• Directive
Among the entries that follow, the required portion opens with the line containing "What OpenSCAD source" and closes with the line containing "stands them up.". Give that portion again exactly, and nothing else.

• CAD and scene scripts
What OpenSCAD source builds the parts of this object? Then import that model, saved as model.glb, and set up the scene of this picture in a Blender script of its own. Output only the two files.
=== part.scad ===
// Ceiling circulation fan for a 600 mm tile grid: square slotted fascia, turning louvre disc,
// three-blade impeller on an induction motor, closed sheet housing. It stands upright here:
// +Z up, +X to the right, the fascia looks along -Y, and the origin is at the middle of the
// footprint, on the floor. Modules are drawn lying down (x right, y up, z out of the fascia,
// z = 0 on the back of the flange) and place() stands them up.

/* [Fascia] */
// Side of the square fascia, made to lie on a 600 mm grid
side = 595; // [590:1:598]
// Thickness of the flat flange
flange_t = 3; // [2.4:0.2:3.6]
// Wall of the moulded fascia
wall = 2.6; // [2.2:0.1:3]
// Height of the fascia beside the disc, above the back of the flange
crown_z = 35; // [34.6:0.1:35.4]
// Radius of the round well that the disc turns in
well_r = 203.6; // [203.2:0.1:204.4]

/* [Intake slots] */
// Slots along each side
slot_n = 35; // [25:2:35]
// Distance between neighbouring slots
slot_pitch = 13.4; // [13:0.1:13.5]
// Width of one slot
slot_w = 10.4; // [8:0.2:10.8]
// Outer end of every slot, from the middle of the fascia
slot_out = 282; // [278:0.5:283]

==

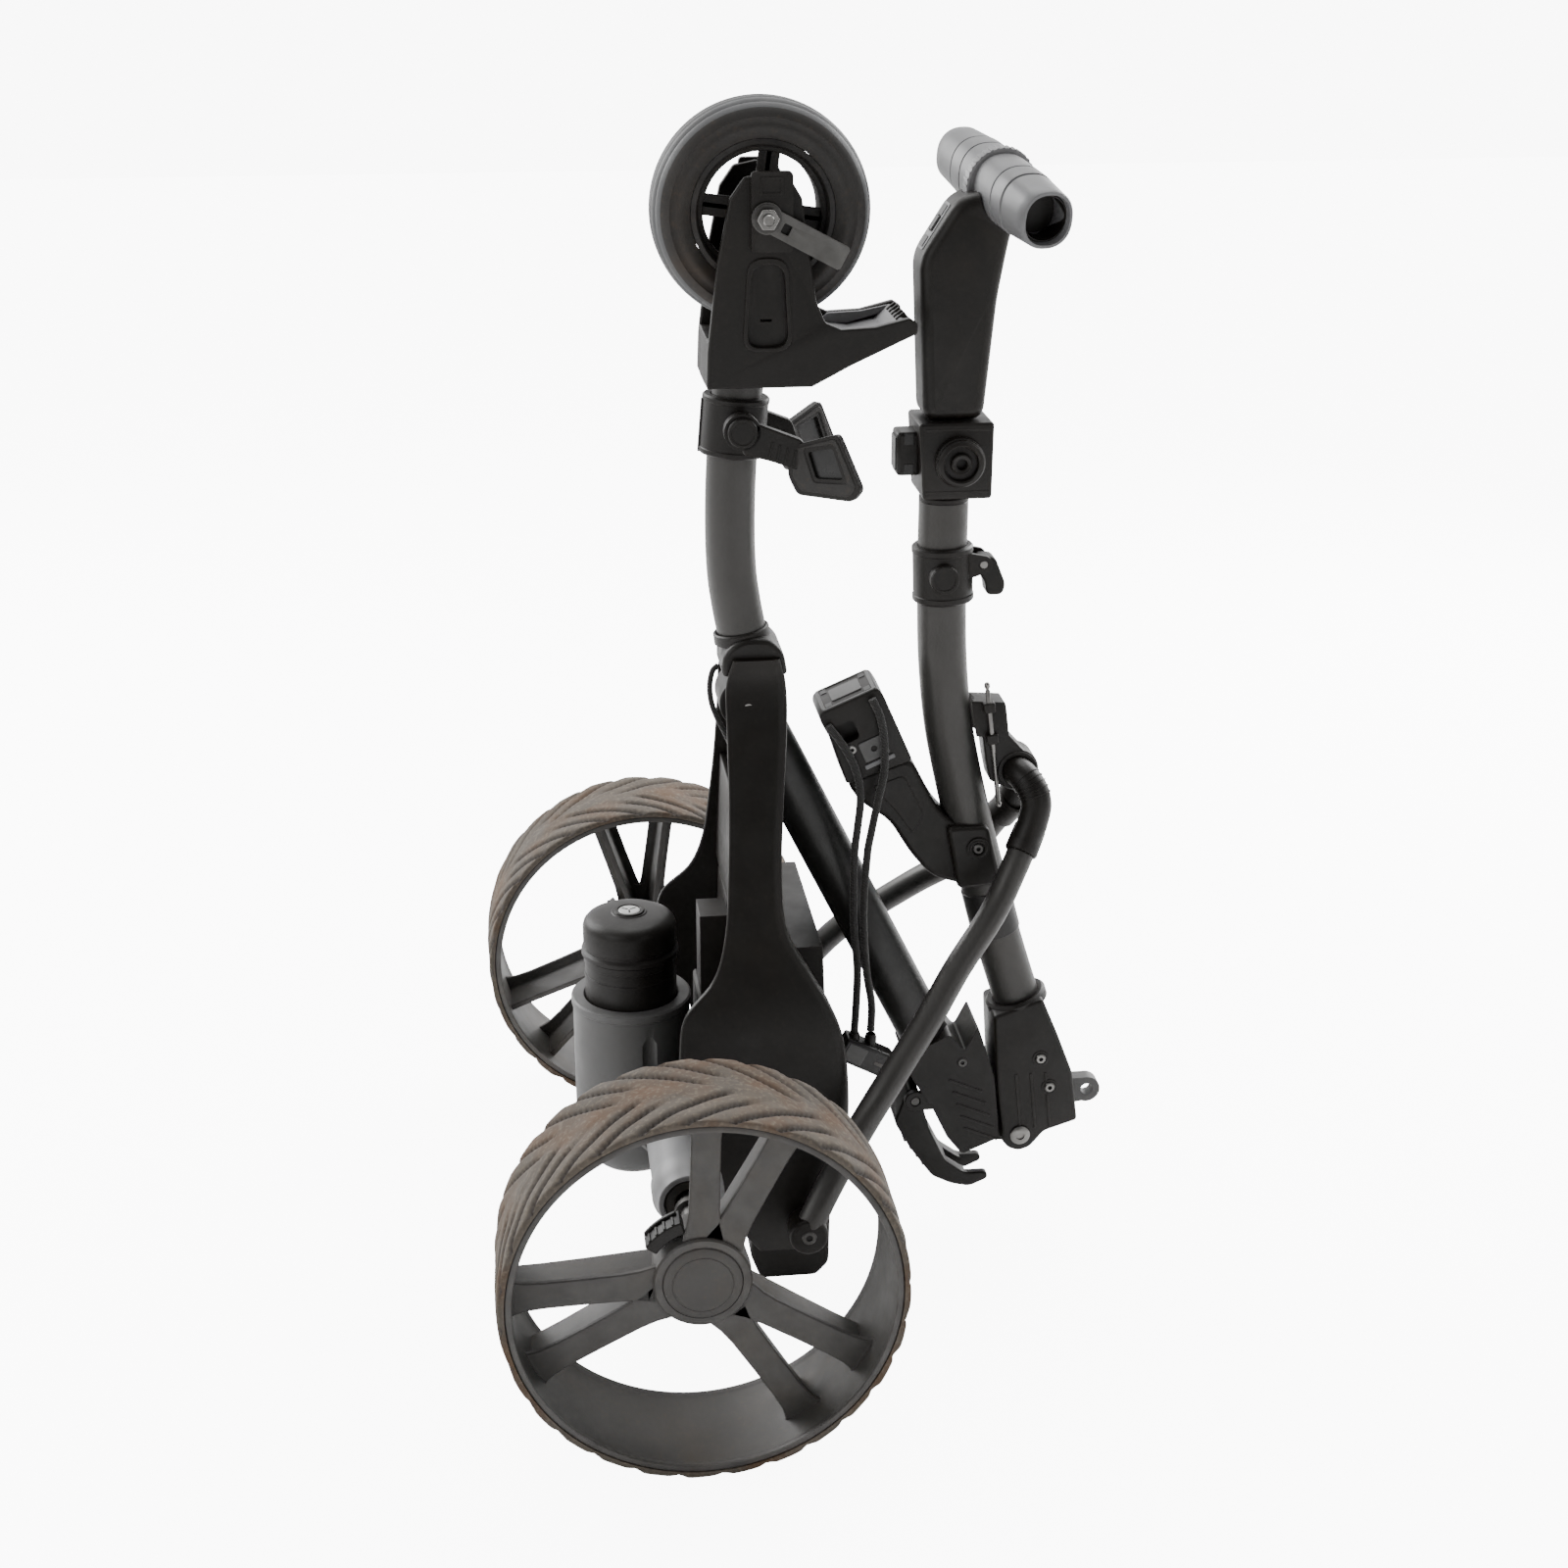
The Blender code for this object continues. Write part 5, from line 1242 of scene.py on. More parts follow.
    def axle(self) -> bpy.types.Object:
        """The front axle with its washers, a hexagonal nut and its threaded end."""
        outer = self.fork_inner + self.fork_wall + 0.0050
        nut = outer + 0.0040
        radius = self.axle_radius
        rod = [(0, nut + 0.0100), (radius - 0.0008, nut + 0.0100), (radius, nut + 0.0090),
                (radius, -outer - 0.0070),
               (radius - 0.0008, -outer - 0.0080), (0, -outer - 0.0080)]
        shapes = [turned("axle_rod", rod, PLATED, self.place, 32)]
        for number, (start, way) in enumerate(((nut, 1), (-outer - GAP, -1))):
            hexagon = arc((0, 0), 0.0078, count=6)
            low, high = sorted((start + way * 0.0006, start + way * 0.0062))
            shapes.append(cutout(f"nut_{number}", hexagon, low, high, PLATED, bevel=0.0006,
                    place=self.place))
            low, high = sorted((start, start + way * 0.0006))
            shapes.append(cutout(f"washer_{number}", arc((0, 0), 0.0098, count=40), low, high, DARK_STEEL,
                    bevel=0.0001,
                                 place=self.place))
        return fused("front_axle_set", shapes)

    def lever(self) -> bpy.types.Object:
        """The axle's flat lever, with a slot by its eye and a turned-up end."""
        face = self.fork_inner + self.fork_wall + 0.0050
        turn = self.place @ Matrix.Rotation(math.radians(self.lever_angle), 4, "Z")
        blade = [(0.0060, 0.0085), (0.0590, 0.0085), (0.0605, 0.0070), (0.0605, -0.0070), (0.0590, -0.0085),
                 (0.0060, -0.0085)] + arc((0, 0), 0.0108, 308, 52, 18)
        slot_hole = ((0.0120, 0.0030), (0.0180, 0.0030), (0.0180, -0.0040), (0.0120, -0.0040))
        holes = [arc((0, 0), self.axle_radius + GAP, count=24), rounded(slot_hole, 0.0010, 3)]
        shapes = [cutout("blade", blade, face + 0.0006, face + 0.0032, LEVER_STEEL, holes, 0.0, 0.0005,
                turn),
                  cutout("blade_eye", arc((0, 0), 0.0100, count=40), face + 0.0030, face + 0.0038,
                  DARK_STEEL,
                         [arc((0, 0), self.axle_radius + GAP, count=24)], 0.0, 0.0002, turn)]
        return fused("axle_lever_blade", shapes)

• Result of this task
What OpenSCAD source builds the parts of this object? Then import that model, saved as model.glb, and set up the scene of this picture in a Blender script of its own. Output only the two files.
=== part.scad ===
// Ceiling circulation fan for a 600 mm tile grid: square slotted fascia, turning louvre disc,
// three-blade impeller on an induction motor, closed sheet housing. It stands upright here:
// +Z up, +X to the right, the fascia looks along -Y, and the origin is at the middle of the
// footprint, on the floor. Modules are drawn lying down (x right, y up, z out of the fascia,
// z = 0 on the back of the flange) and place() stands them up.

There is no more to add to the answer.